The Miller Avenue man accused earlier this month of starving four dogs so they could be fed to fighting dogs now wants the animals back.
Lennon "Reese" Carr says he will take legal action against the SPCA, which has filed a motion in Buffalo City Court seeking ownership of the dogs.
"I was raising the dogs to sell as pets. How could you feed a big dog to puppies?" Carr said, adding that there is nothing wrong with his home and that the dogs belong with him.
Four of Carr's six dogs were starving when authorities took the animals from his home. Since then, the malnourished dogs have made a full recovery.
Even the skin-and-bones puppy, whose photograph on the front page of The Buffalo News unleashed an outcry of public concern, is doing well, said Barbara S. Carr, the SPCA's executive director.
But for the story of the rescued canines to have a happy ending, the SPCA must now succeed in its legal battle to become the owner of the dogs, Ms. Carr said Tuesday.
"We want to gain ownership of the dogs so we can release them for adoption and get them into good homes," said Ms. Carr, who is not related to Lennon Carr.
The dogs have been living at the SPCA's Town of Tonawanda shelter since they were removed from Lennon Carr's home March 5.
Lennon Carr adamantly denied police accusations that he intended to feed the starving dogs to his two Rottweiler mix puppies in order to give them a taste for blood to become fierce dog fighters.

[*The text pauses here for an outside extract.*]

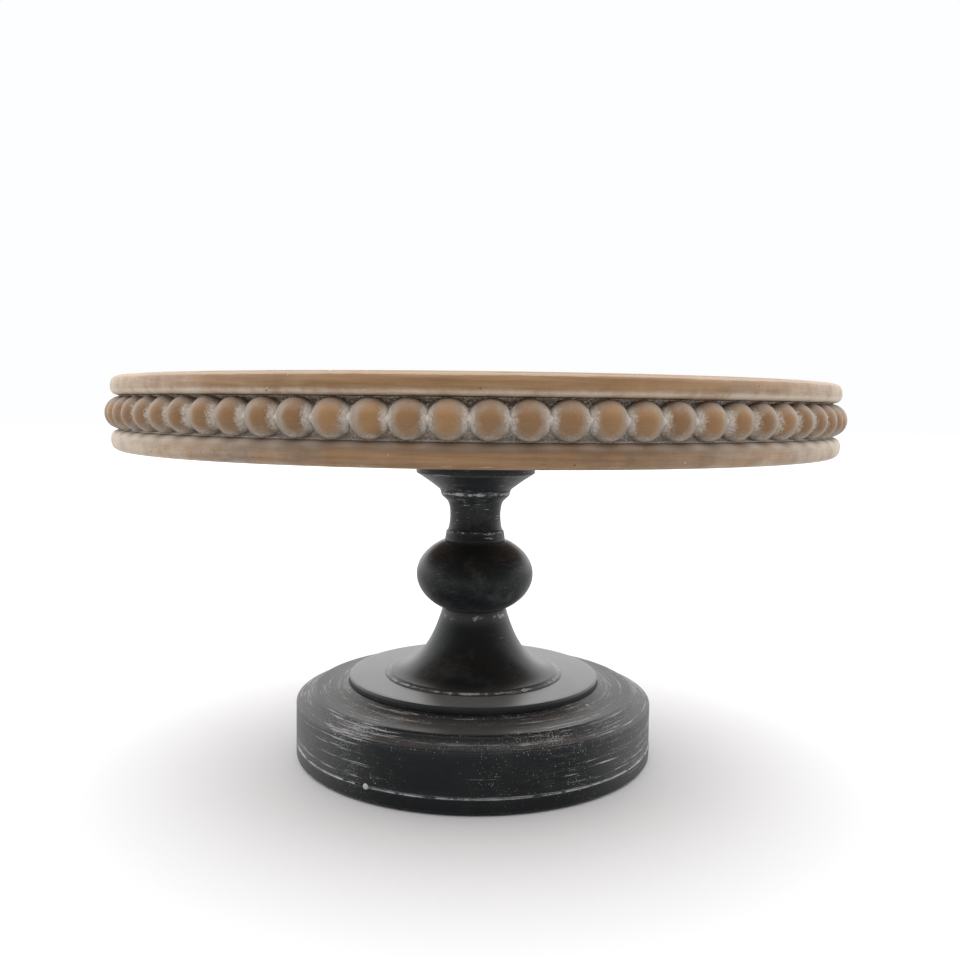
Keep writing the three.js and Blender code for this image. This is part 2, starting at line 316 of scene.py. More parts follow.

# %% [markdown]
# ## Turning
# A lathe carries the outline round the axis. Wood moves as it dries, so a turned piece is never
# perfectly round: a slow wave of a tenth of a millimetre in the radius is enough for reflections
# to look real. The wear value is 1 on the edges that hands and cloths rub, and fades within a few
# millimetres; on the plate's rims it marks painted light instead. It is measured on the outline,
# so it follows every moulding.

# %% Turning
def turned(name, outline, sides=288, level=0.0, centre=(0, 0), wave=0.12, rubbed=()):
    """The point at row i, column j is outline i turned to angle j. The radius is scaled by a wave
    of two and three humps a turn. rubbed holds [radius, height, reach, strength] of worn edges,
    and the wear is strength times e to the minus (distance / reach) squared. The up value is how
    far a face looks upwards: minus the run in radius over the length of the outline's step. The
    flank value is the size of the angle's cosine: 0 at the front and back, 1 at the sides."""
    solid = outline[0, 0] < 1e-6
    ring = outline[1:-1] if solid else outline
    turn = np.arange(sides) * 2 * np.pi / sides
    phase = 0.7 * level
    humps = np.sin(2 * turn + phase) + 0.6 * np.sin(3 * turn + 2.3 * phase)
    radius = ring[:, :1] * (1 + wave / outline[:, 0].max() * (humps / 1.6 - 1))
    height = np.repeat(ring[:, 1:] + level, sides, axis=1)
    points = np.stack(
        [centre[0] + radius * np.cos(turn), centre[1] + radius * np.sin(turn), height], axis=-1
    ).reshape(-1, 3)
    wear = np.zeros(len(ring))
    for r, z, reach, strength in rubbed:
        gap = np.hypot(ring[:, 0] - r, ring[:, 1] - z)
        wear = np.maximum(wear, strength * np.exp(-((gap / reach) ** 2)))
    run = np.gradient(ring, axis=0)
    up = np.repeat(np.clip(-run[:, 0] / np.hypot(*run.T), 0, 1), sides)
    wear = np.repeat(wear, sides)
    flank = np.tile(np.abs(np.cos(turn)), len(ring))
    quads = cells(len(ring), sides, not solid)
    if not solid:
        mesh = make_mesh(name, points, quads)
    else:
        poles = [[*centre, outline[0, 1] + level], [*centre, outline[-1, 1] + level]]
        closed = fans(sides, 0, (len(ring) - 1) * sides, len(points))
        mesh = make_mesh(name, np.concatenate([points, poles]), quads, closed)
        wear, up = np.concatenate([wear, [0, 0]]), np.concatenate([up, [0, 1]])
        flank = np.concatenate([flank, [0, 0]])
    store(mesh, worn=wear, up=up, flank=flank)
    return mesh


def level_of(node):
    """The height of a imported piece's underside, in millimetres."""
    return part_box(node)[0].z / mm


def size_of(node):
    """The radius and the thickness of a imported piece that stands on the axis, in millimetres."""
    low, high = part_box(node)
    return high.x / mm, (high.z - low.z) / mm

# %% [markdown]
# ## Effects that materials share
# Some effects are on several finishes, so each is a node group with named inputs, built once.
# Turning lines are marks that run round the axis: a four-dimensional noise is read on the unit
# circle, so that it closes on itself, and squeezed in height and radius, so that it is thin.

# %% Turning lines
def start_group(name, inputs, outputs):
    """A node group with number inputs, given with their usual values, and number outputs."""
    group = bpy.data.node_groups.new(name, "ShaderNodeTree")
    for label, value in inputs.items():
        group.interface.new_socket(
            label, in_out="INPUT", socket_type="NodeSocketFloat"
        ).default_value = value
    for label in outputs:
        group.interface.new_socket(label, in_out="OUTPUT", socket_type="NodeSocketFloat")
    given = group.nodes.new("NodeGroupInput").outputs
    return group, given, group.nodes.new("NodeGroupOutput").inputs


def use(tree, group, **inputs):
    """Places a group in a material. An underscore stands for a space in an input's name."""
    inputs = {name.replace("_", " "): value for name, value in inputs.items()}
    return put(tree, "Group", inputs, node_tree=group).outputs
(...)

"But no matter what, I'm already guilty from Day One because of the lies police have said about me," he said.
Broadway Station police said their allegations against him were based on statements they obtained from individuals at the Miller Avenue home when they responded to a domestic call and discovered the dogs.
Lennon Carr says he is mentally handicapped but knows how to properly raise dogs because he grew up around the animals.
"My dad had dogs, and he let me care for them," he said. "You ask anyone, they'll tell you I do not let my dogs fight. The only time I'd let them is to defend my home from an intruder."
He also says he has suffered enough from the publicity generated by the case against him.
"I was fired from my job," said Lennon Carr, who had worked as a short-order cook at a downtown Buffalo restaurant. "I don't know how I'm going to come up with $4,000 the judge says I need in order to get my dogs back."
SPCA officials estimated that the first month of medical and general care for the six animals cost about $3,400. City Court officials want Carr to pay that expense.
He has pleaded innocent to animal-cruelty charges and is scheduled to appear in City Court at 9:30 a.m. April 2, when ownership of the animals is expected to be discussed.
Ms. Carr says the dogs have been fed a special high-calorie diet.
The Labrador mix puppy, who was too weak to lift its head when police first encountered it, has nearly tripled in weight, from 7 pounds to 20 pounds.
"She's got a belly on her, and she's chubby, chubby," Ms. Carr said. "She's sweet and kind of demanding. She wants everyone's attention."